La palabra protervo y yo nos conocimos hace ya
muchos años, varias décadas. Y tal fue su impacto en mi sensibilidad
lingüística que la relación entonces iniciada perdura hoy y aun crece, según
explicaré. Recuerdo cuándo y dónde fue el encuentro: el curso 82-3 me tocó,
mediada ya mi vida profesional, impartir por primera vez Literatura Española en
el antiguo COU. El programa me obligó a refrescar algunas lecturas y llevar a
cabo otras no realizadas hasta entonces. Entre estas estaba la novela donde se
hallaba el adjetivo que hoy me ocupa: Tiempo
de silencio, de L. Martín Santos (1961). La elaboradísima y abigarrada prosa
del relato me desorientó, al remover y poner a prueba mi competencia literaria,
y la palabra me deslumbró cuando se me mostró en las difíciles páginas del
libro hasta nueve veces, casi todas en la parte del principio.

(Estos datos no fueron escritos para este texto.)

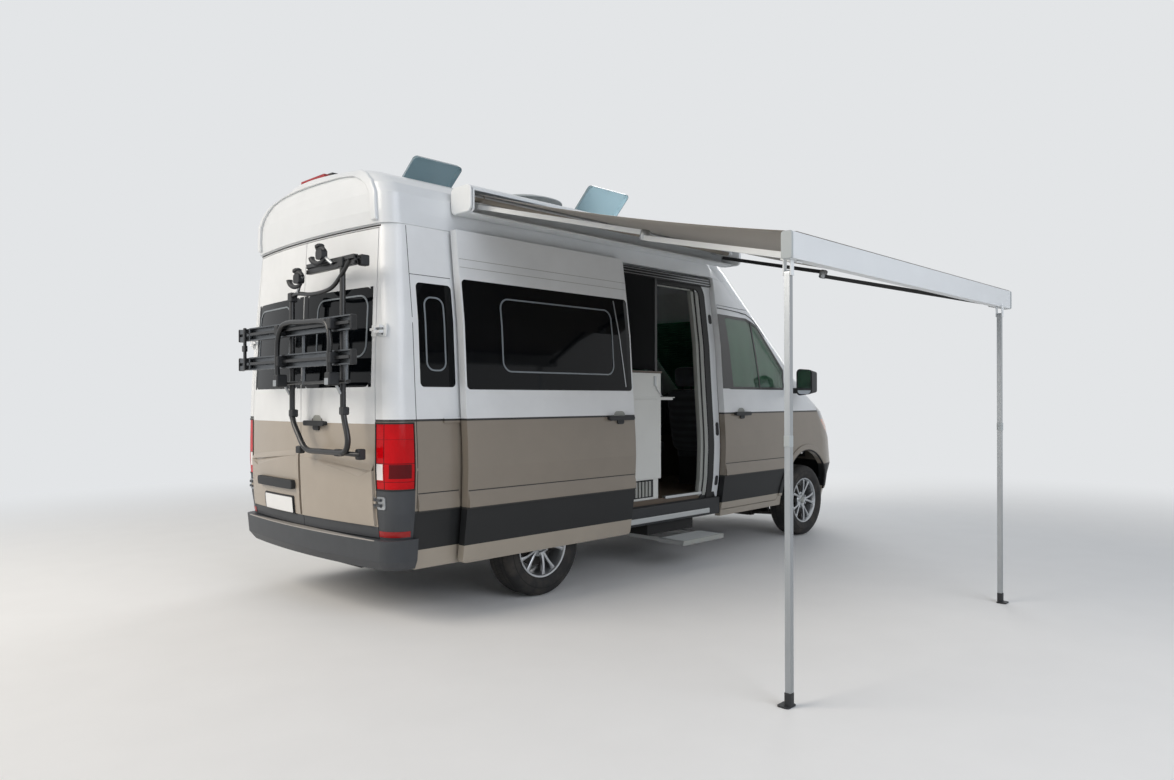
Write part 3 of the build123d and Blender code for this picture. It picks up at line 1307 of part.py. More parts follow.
CARRIER_RAIL_DEPTH = 36
CARRIER_RAIL_HEIGHT = 88
CARRIER_RAIL_LEFT = 340
CARRIER_RAIL_RIGHT = -1000
HOOP_TOP = 1870
RAIL_HEIGHTS = (1640, 1840)
with BuildPart() as carrier_platform:
    add(
        bent_tube(
            [
                (PLATFORM_X, HOOP_LEFT_Y, PLATFORM_PIVOT_Z - 12), (PLATFORM_X, HOOP_LEFT_Y, HOOP_TOP),
                (PLATFORM_X, HOOP_RIGHT_Y, HOOP_TOP), (PLATFORM_X, HOOP_RIGHT_Y, PLATFORM_PIVOT_Z - 12),
            ],
            70, PLATFORM_TUBE,
        )
    )
    rail_far_x = PLATFORM_X - PLATFORM_TUBE + 2 - CARRIER_RAIL_DEPTH
    for rail_z in RAIL_HEIGHTS:
        add(
            frame_box(
                rail_far_x, rail_far_x + CARRIER_RAIL_DEPTH, CARRIER_RAIL_RIGHT, CARRIER_RAIL_LEFT,
                rail_z - CARRIER_RAIL_HEIGHT / 2, rail_z + CARRIER_RAIL_HEIGHT / 2,
            )
        )
        add(
            frame_box(
                rail_far_x - 1, rail_far_x + CARRIER_RAIL_DEPTH - 8, CARRIER_RAIL_RIGHT - 1,
                CARRIER_RAIL_LEFT + 1, rail_z - CARRIER_RAIL_HEIGHT / 2 + 8,
                rail_z + CARRIER_RAIL_HEIGHT / 2 - 8,
            ),
            mode=Mode.SUBTRACT,
        )
    for leg_y in (HOOP_LEFT_Y, HOOP_RIGHT_Y):
        with BuildSketch(Plane.XZ.offset(-leg_y - PLATFORM_TUBE)):
            with Locations((PLATFORM_X, PLATFORM_PIVOT_Z)):
                Circle(6 + RUNNING_CLEARANCE)
        extrude(amount=2 * PLATFORM_TUBE, mode=Mode.SUBTRACT)

# Entry step, drawn out from its housing under the doorway
STEP_REAR = 1240
STEP_FRONT = 1790
STEP_FAR_Y = -1245
STEP_NEAR_Y = -985
STEP_TOP = 262
STEP_LOW = STEP_TOP - 32
STEP_ARM = 40
STEP_ARM_END_Y = -640
HOUSING_LOW = 275
STEP_HOUSING_FAR_Y = -900
with BuildPart() as step_housing:
    add(
        frame_box(
            STEP_REAR - 30, STEP_FRONT + 30, STEP_HOUSING_FAR_Y, -RAIL_OUTER_Y, HOUSING_LOW, RAIL_BOTTOM
        )
    )
with BuildPart() as entry_step:
    add(frame_box(STEP_REAR, STEP_FRONT, STEP_FAR_Y, STEP_NEAR_Y, STEP_LOW, STEP_TOP))
    for arm_x in (STEP_REAR + 40, STEP_FRONT - 80):
        add(frame_box(arm_x, arm_x + STEP_ARM, STEP_NEAR_Y, STEP_ARM_END_Y, STEP_LOW, STEP_TOP))
        add(
            frame_box(
                arm_x, arm_x + STEP_ARM, STEP_ARM_END_Y - 60, STEP_ARM_END_Y, STEP_LOW,
                HOUSING_LOW - SEAT_GAP,
            )
        )
with BuildPart() as underfloor:
    add(underbody.part)
    add(step_housing.part)
    add(front_bumper.part, mode=Mode.SUBTRACT)

# Every node by name, in the order of the real assembly
PIECES = {
    "body_side_left": body_side_left,
    "body_side_right": body_side_right,
    "high_roof": high_roof,
    "cab_frame": cab_frame,
    "front_wings": front_wings,
    "bonnet": bonnet,
    "front_bumper": front_bumper,
    "grille": grille,
    "headlamps": headlamps,
    "windscreen": windscreen,
    "front_door_left": front_door_left,
    "front_door_right": front_door_right,
    "door_glass_left": door_glass_left,
    "door_glass_right": door_glass_right,
    "mirror_left": mirror_left,
    "mirror_right": mirror_right,
    "sliding_door": sliding_door,
    "sliding_door_glass": sliding_door_glass,
    "side_windows": window_set,
    "rear_door_left": rear_door_left,
    "rear_door_right": rear_door_right,
    "rear_glass_left": rear_glass_left,
    "rear_glass_right": rear_glass_right,
    "rear_bumper": rear_bumper_set,
    "tail_lamps": tail_lamps,
    "floor_pan": floor_and_firewall,
    "underfloor": underfloor,
    "axles": axles,
    "engine_block": engine_block,
    "knuckle_left": knuckle_left,
    "knuckle_right": knuckle_right,
    "cab_seats": cab_seats,
    "dashboard": dashboard,
    "kitchen_unit": kitchen_unit,
    "rear_bed": rear_bed,
    "cupboards": lockers,
    "roof_lid_rear": roof_lids["rear"],
    "roof_lid_front": roof_lids["front"],
    "dish_turntable": dish_turntable,
    "satellite_dish": satellite_dish,
    "awning_case": awning_case,
    "awning_fabric": awning_fabric,
    "awning_rail": awning_rail,
    "carrier_frame": carrier_frame,
    "carrier_platform": carrier_platform,
    "entry_step": entry_step,
}
for wheel in WHEELS:
    PIECES[f"tyre_{wheel.name}"] = tyres[wheel.name]
    PIECES[f"rim_{wheel.name}"] = rims[wheel.name]
for fold in FOLDS:
    PIECES[f"upper_arm_{fold.name}"] = upper_arms[fold.name]
    PIECES[f"forearm_{fold.name}"] = forearms[fold.name]
for leg in LEGS:
    PIECES[f"awning_leg_{leg.name}"] = legs[leg.name]

# The stored origin is the middle of the whole footprint, on the ground
REARMOST = rail_far_x
LEFTMOST = -MIRROR_OUTER_Y
RIGHTMOST = LEGS[1].y - LEG_WIDTH / 2
TO_MIDDLE = Location((-(NOSE + REARMOST) / 2, -(LEFTMOST + RIGHTMOST) / 2, 0))
for name, piece in PIECES.items():
    stored = Part(children=[], obj=Compound(solid_pieces(piece.part)).wrapped)
    stored = stored.moved(TO_MIDDLE)
    stored.label = name
    export_step(stored, f"parts/{name}.step")
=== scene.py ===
# %% [markdown]
# A camper van in its finishes
#
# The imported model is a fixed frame: every panel, wheel, arm and door is already at its real
# size and place. This script gives each of them the surface of the real thing and adds what
# is too thin or too soft for the solids, such as cloth, seals, handles and tyre tread.

import json

import bmesh
import bpy
import numpy as np
from mathutils import Matrix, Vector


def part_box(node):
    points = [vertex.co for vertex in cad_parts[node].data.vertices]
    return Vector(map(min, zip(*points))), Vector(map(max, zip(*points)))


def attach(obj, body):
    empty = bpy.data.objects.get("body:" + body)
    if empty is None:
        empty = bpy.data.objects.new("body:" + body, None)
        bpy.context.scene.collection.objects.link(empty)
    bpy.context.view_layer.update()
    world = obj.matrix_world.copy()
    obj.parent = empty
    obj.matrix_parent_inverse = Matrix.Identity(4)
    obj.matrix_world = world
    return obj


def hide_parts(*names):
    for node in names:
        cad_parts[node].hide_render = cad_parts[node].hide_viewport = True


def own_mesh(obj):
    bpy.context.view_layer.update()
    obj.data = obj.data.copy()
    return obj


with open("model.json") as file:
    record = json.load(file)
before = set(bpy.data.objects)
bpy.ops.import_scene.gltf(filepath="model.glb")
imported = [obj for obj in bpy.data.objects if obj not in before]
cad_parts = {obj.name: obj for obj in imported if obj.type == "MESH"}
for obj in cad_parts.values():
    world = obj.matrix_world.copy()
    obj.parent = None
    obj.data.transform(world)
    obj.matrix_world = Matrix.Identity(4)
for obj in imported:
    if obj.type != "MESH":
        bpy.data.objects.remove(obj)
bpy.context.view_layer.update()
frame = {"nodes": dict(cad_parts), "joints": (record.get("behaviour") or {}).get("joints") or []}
nodes = frame["nodes"]

# %% [markdown]
# A vehicle is measured from its rear axle, forwards, to the left and up from the ground, in
# millimetres. The frame is in metres from the middle of the whole footprint. One function
# turns the first into the second, and it finds the rear axle from the wheels themselves.

# %% Places on the van
left_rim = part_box("rim_rear_left")
right_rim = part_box("rim_rear_right")
axle = (left_rim[0] + left_rim[1] + right_rim[0] + right_rim[1]) / 4
ORIGIN = np.array([axle.x, axle.y, 0.0])


def place(points):
    """Metres in the frame, from millimetres ahead of the rear axle, left of the middle and above ground."""
    return np.asarray(points, float) / 1000 + ORIGIN


def van_box(node):
    """Lowest and highest corner of a CAD node, in millimetres from the rear axle."""
    low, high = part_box(node)
    return (np.array(low) - ORIGIN) * 1000, (np.array(high) - ORIGIN) * 1000


print("rear axle in the frame", ORIGIN.round(4))

# %% [markdown]
# The photograph was taken from behind the right corner at eye height. The camera here has
# the same place, direction and lens, so the render lies over the photograph. The direction
# is a turn to the left from straight ahead, and the picture's centre is off the lens axis by
# a few pixels, which is the camera's shift.

# %% Camera
CAMERA_PLACE = (-3998, -5276, 1386)
CAMERA_TURN = 44.08
CAMERA_TILT = -0.08
CAMERA_ROLL = -0.17
PICTURE_WIDTH = 1174
FOCAL_PIXELS = 828.8
SENSOR_MM = 36.0
AXIS_OFF_CENTRE = (1.5, 11.2)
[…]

La usa una mujer mayor, Dora, que hace de
narradora aquí y es uno de los personajes principales, para vilipendiar al
“cochino” novio de su poco agraciada hija, a la que abandona después de un
embarazo del cual había nacido una niña. La señora no lo puede ni ver, tal como
muestran estas otras lindezas que le dedica: “… al parásito ese, padre de mi
nieta, que no sé cómo ha salido tan preciosa siendo hija de ese padre, que ni
siquiera tenía el aspecto propio de los hombres tan agradables, fuertes y
enteros, sino que era alfeñique, hombre de trapo con maneras de torero o todo
lo más de bailarín gitano y para mí, que ni siquiera era muy seguro que no
fuera un poco a pluma y pelo”; además, “creía que, no sólo se ocultaban en mi
casa los muslos blancos de mi niña, sino también un buen gazapo de onzas
ultramarinas. En lo que es claro que estaba equivocado”; por eso, “yo casi me
he alegrado del abandono porque era un hombre imposible, que la hubiera hecho
desgraciada y la hubiera hecho caer hasta lo más bajo. Yo me lo imagino hasta
chuleándola, aprovechándose del buen palmito de mi hija y de la apostura
heredada del padre que en ella, aunque algo varonil ―no hombruna― había de ser
tan poderoso atractivo para todos los hombres que la veían en aquella época”; más
aún, “los amigos del protervo eran todos de su estilo como medio hembras
también, pequeñitos, mucho más pequeñitos que yo y hablaban andaluz y batían
palmas muy bien, que es lo que yo y mi niña más admirábamos en ellos, pues por
lo demás no tenían ni cultura ni conversación, pero en aquel mundo de las tabernas
lo que más se apreciaba era el saber batir palmas que es una habilidad que
contribuye mucho al regocijo de la concurrencia que mi hija rápidamente supo
aprender mientras que yo permanecí torpe”.
En resumen, un ser protervo, tal como se encarga de repetir
una y otra vez, hasta nueve, digo, la ofendida señora, como desahogo y
envenenado ataque, preñado de sarcasmo: “el protervo bailarín”, “… claro es que
si él [otro personaje, tan varonil como bondadoso] hubiera sido como el
protervo, la niña hubiera seguido durmiendo en mi cuarto”, “algunos de los
amigos que traía el protervo“, “¡Venganza contra el repugnante protervo
bailarín hembra!”, “sin duda encarnación del protervo”, “y yo, por dar mayor
formalidad a sus salidas, me dejaba llevar con el protervo a diversos sitios
donde no le habría permitido ir con mi hija a solas”. A lo largo de este pasaje
de la narración, el malvado yerno –si lo
hubiera llegado a ser– se convierte en el protervo
por antonomasia, prototipo de individuo inmoral y aprovechado.